How to Respond to a Toddler Temper Tantrum

Sometimes, despite your best intentions, you will find yourself forced to deal with a temper tantrum. At that moment, you will have a choice to either contribute to the chaos or constructively resolve it. Many of us are programmed to fight fire with fire, meaning that if we can raise our voice louder or speak more sternly, we will somehow win the battle.

There is no rationalizing with a toddler. They are inherently irrational so forget the idea that you can use logic to reason with them, or even that you can defeat their willpower with sheer force. Taming a toddler tantrum takes a different approach.


  1. Stay Calm. In any altercation, the fire is fueled by resistance. If your little one’s bad behavior is earning them attention, they are likely to keep at it. By contrast, if they do not get a reaction out of you, they will lose their motivation to continue the fit and it will simply play itself out.

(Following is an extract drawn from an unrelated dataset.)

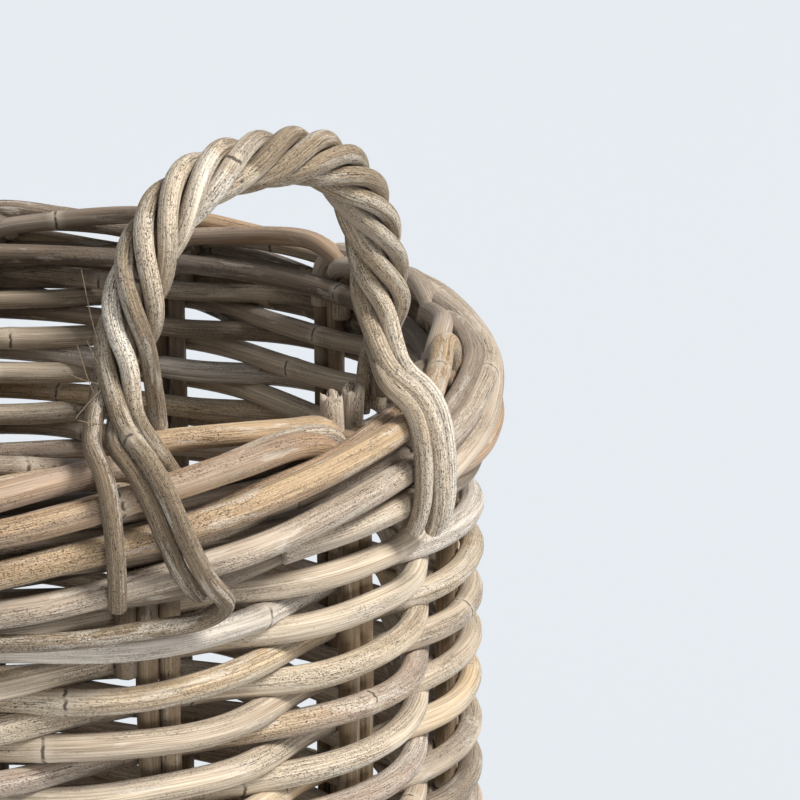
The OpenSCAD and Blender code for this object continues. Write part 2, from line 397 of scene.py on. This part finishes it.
def cane_bump(sh, fine, broad, dirt, peel, line):
    """Bump: fibres, pits, the edge of peeled skin, the joint's groove."""
    h = sh.math("ADD", sh.math("MULTIPLY", fine, 0.55), sh.math("MULTIPLY", broad, 0.6))
    for hollow, depth in ((dirt, 0.35), (peel, 0.22), (line, 0.9)):
        h = sh.math("SUBTRACT", h, sh.math("MULTIPLY", hollow, depth))
    bump = sh.nodes.new("ShaderNodeBump")
    bump.inputs["Strength"].default_value = 0.8
    bump.inputs["Distance"].default_value = 0.00045
    sh.put(h, bump.inputs["Height"])
    return bump.outputs[0]


def cane_material(name, tones, speck, fibre):
    """Dry rattan cane. speck is how dirty it is, fibre how deep its fine fibres are drawn."""
    sh = Shader(name)
    worn = sh.attribute("worn")
    broad = sh.noise((620, 620, 7), 3, 0.55)
    fine = sh.noise((2400, 2400, 26), 3, 0.6)
    col = add_fibres(sh, rod_colour(sh, tones), broad, fine, fibre)
    col, peel = add_peel(sh, col, fine, worn)
    col, dirt = add_dirt(sh, col, worn, speck)
    col, line = add_joints(sh, col)
    skin = sh.nodes.new("ShaderNodeBsdfPrincipled")
    skin.inputs["Specular IOR Level"].default_value = 0.34
    skin.inputs["Sheen Weight"].default_value = 0.08
    skin.inputs["Sheen Roughness"].default_value = 0.5
    sh.put(col, skin.inputs["Base Color"])
    sh.put(cane_roughness(sh, fine, dirt, peel), skin.inputs["Roughness"])
    sh.put(cane_bump(sh, fine, broad, dirt, peel, line), skin.inputs["Normal"])
    out = sh.nodes.new("ShaderNodeOutputMaterial")
    sh.put(skin.outputs[0], out.inputs["Surface"])
    return sh.material


# each cane's palette: tone, and its screen colour
WEAVER_TONES = [(0.0, (136, 121, 104)), (0.2, (170, 155, 136)), (0.4, (198, 183, 163)),
                (0.55, (205, 191, 170)), (0.7, (202, 179, 145)), (0.85, (186, 168, 152)),
                (1.0, (214, 206, 196))]
STAKE_TONES = [(0.0, (106, 90, 72)), (0.35, (138, 119, 95)), (0.7, (156, 135, 107)), (1.0, (170, 151, 127))]
BORDER_TONES = [(0.0, (112, 98, 84)), (0.2, (158, 143, 127)), (0.4, (190, 175, 158)), (0.55, (202, 187, 168)),
                (0.7, (192, 167, 134)), (0.85, (178, 150, 122)), (1.0, (172, 156, 144))]
HANDLE_TONES = [(0.0, (132, 115, 93)), (0.3, (172, 155, 130)), (0.6, (219, 204, 182)), (1.0, (238, 230, 217))]
BASE_TONES = [(0.0, (104, 90, 76)), (0.5, (146, 130, 111)), (1.0, (176, 161, 142))]

mat_weaver = cane_material("cane_weaver", WEAVER_TONES, 1.1, 0.75)
mat_stake = cane_material("cane_stake", STAKE_TONES, 0.8, 0.6)
mat_border = cane_material("cane_border", BORDER_TONES, 1.2, 0.75)
mat_handle = cane_material("cane_handle", HANDLE_TONES, 1.5, 0.85)
mat_base = cane_material("cane_base", BASE_TONES, 0.9, 0.5)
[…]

  1. Validate their Feelings. Even if the cause of the tantrum seems to be ridiculous, we have all seen the viral posts about the toddler who threw a fit because someone at their snack (and that someone was them), try to find a way to validate their feelings.


Toddlers have big emotions and they have not yet developed the coping skills to handle them. What might seem small to an adult with adequate coping skills can feel insurmountable to a toddler. Validating their feelings isn’t so much about normalizing ridiculous complaints as it is about teaching your toddler that it is ok to feel what they are feeling.


Use the opportunity to dig a little deeper and try to identify what the tantrum is really about. On the surface, it might appear to be because ‘someone’ ate their snack. But the true problem is that they have suddenly realized they are out of a snack that they enjoyed. They are either still hungry, they are thirsty and have confused that sensation for hunger, or they enjoyed the snack and are disappointed that it is gone.


Rule out the physical causes of distress by offering a drink. This will alleviate thirst and temporarily alleviate hunger so that you can ask more questions. Then, move on to the more likely culprit of disappointment.


Try phrases like “I know that was a really good snack. It is disappointing that there is not anymore. We will have another snack after we go to the playground”.

The next time that your toddler has a snack, prepare them by letting them know this is only a small snack. They can eat it slowly and make it last or they can eat it quickly, but you won’t give them anymore.


  1. Take Control of the Situation when Needed. Sometimes it is ok to let the tantrum play out. But if the tantrum occurs in an unsafe place like while crossing the street, you may need to intervene quickly. If you are in a store and have the ability to step outside with your toddler, do so. Otherwise, as long as your toddler is safe and not a huge inconvenience to others, it is ok to let it play out.



Toddlers have unpredictable meltdowns all of the time. Some are caused by physical needs like a missed nap or hunger. Others are caused by unmet social or emotional needs. And, some are caused by overstimulation. In addition to numerous causes, every child is different. Some cope better than others, some adjust new stimuli more easily. Handling a tantrum is really about finding the cause and alleviating the pressure point.